#### [SHORT TASK]
Return the listing below word for word.

#### [SOURCE EXCERPT]
◇ ◇ ◇ ◇ ◇

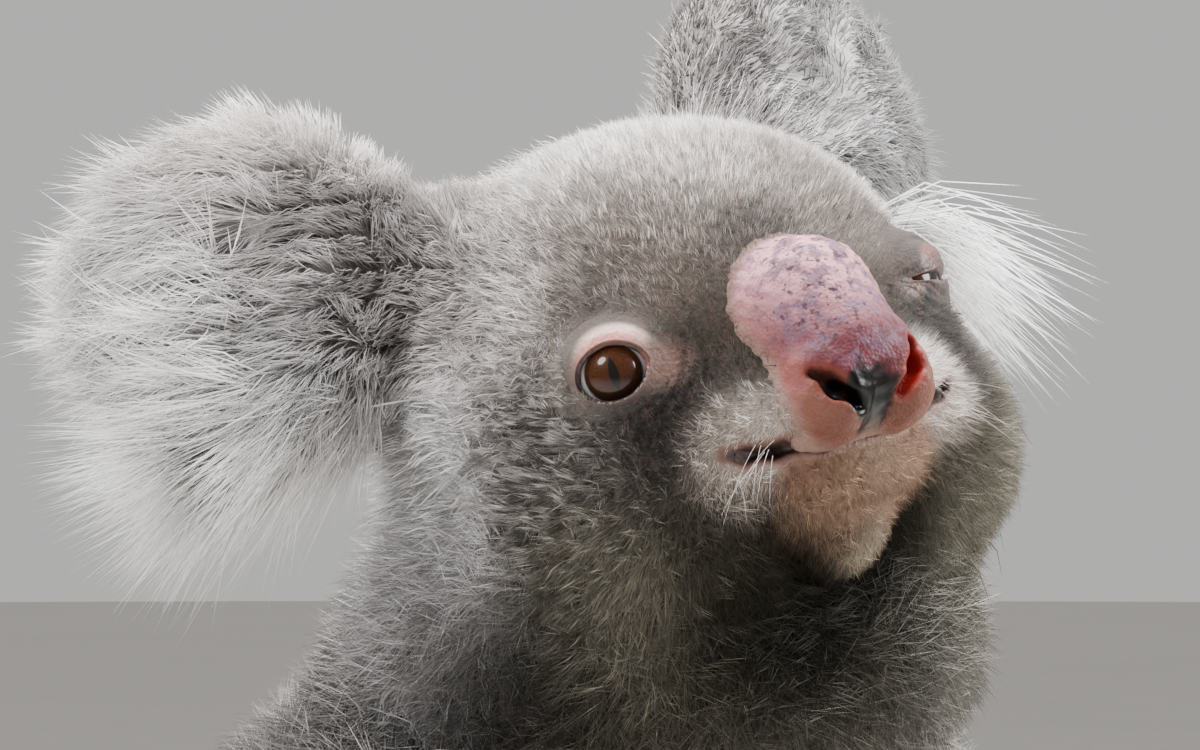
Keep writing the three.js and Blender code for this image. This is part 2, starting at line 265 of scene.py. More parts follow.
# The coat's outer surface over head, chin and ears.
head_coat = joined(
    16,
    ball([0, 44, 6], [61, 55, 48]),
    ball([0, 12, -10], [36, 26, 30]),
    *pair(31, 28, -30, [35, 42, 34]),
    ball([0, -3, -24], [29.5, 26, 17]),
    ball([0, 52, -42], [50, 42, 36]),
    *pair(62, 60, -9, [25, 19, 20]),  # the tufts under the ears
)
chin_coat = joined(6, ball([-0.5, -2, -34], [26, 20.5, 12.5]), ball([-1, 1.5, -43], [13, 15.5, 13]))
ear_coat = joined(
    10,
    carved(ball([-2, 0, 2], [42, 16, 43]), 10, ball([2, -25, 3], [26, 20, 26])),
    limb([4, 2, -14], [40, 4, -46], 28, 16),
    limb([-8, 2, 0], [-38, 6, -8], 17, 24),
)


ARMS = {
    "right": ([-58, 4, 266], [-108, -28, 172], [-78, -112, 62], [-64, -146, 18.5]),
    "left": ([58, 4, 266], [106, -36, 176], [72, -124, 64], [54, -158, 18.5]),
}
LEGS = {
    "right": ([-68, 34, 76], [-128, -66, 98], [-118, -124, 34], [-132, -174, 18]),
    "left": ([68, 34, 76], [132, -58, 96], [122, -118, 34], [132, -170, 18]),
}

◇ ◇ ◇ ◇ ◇

#### [EXERCISE RESULT]
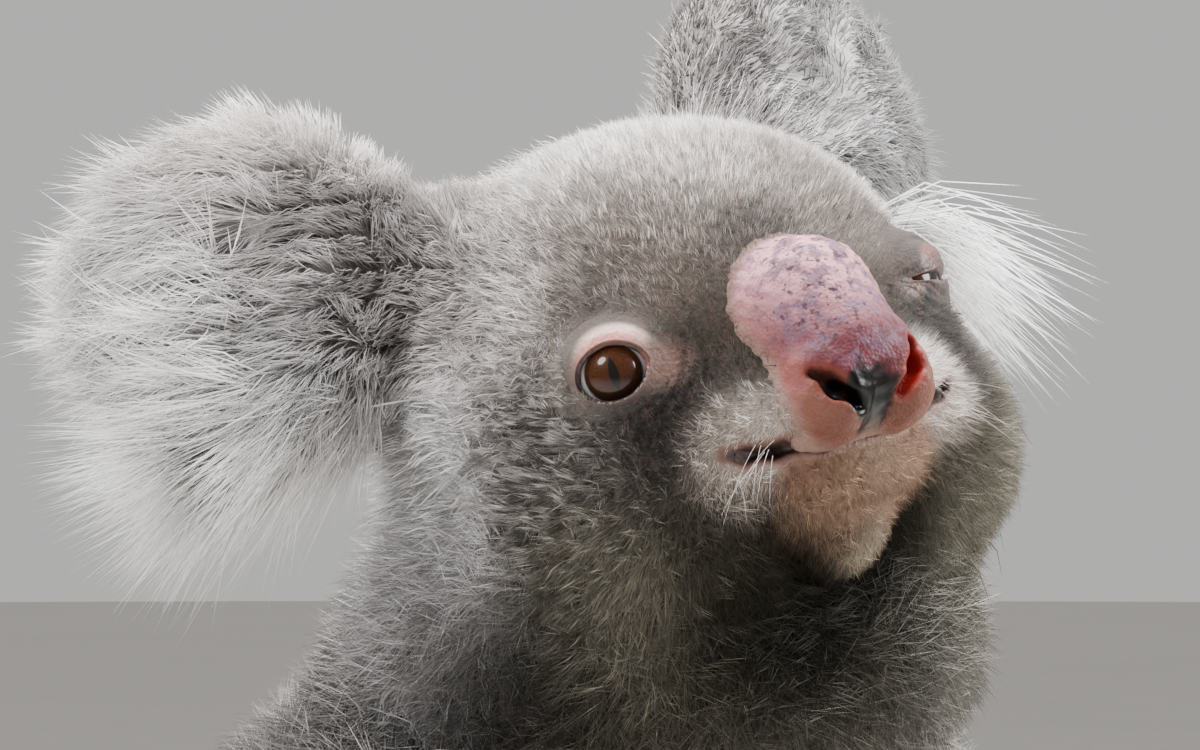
Keep writing the three.js and Blender code for this image. This is part 2, starting at line 265 of scene.py. More parts follow.
# The coat's outer surface over head, chin and ears.
head_coat = joined(
    16,
    ball([0, 44, 6], [61, 55, 48]),
    ball([0, 12, -10], [36, 26, 30]),
    *pair(31, 28, -30, [35, 42, 34]),
    ball([0, -3, -24], [29.5, 26, 17]),
    ball([0, 52, -42], [50, 42, 36]),
    *pair(62, 60, -9, [25, 19, 20]),  # the tufts under the ears
)
chin_coat = joined(6, ball([-0.5, -2, -34], [26, 20.5, 12.5]), ball([-1, 1.5, -43], [13, 15.5, 13]))
ear_coat = joined(
    10,
    carved(ball([-2, 0, 2], [42, 16, 43]), 10, ball([2, -25, 3], [26, 20, 26])),
    limb([4, 2, -14], [40, 4, -46], 28, 16),
    limb([-8, 2, 0], [-38, 6, -8], 17, 24),
)


ARMS = {
    "right": ([-58, 4, 266], [-108, -28, 172], [-78, -112, 62], [-64, -146, 18.5]),
    "left": ([58, 4, 266], [106, -36, 176], [72, -124, 64], [54, -158, 18.5]),
}
LEGS = {
    "right": ([-68, 34, 76], [-128, -66, 98], [-118, -124, 34], [-132, -174, 18]),
    "left": ([68, 34, 76], [132, -58, 96], [122, -118, 34], [132, -170, 18]),
}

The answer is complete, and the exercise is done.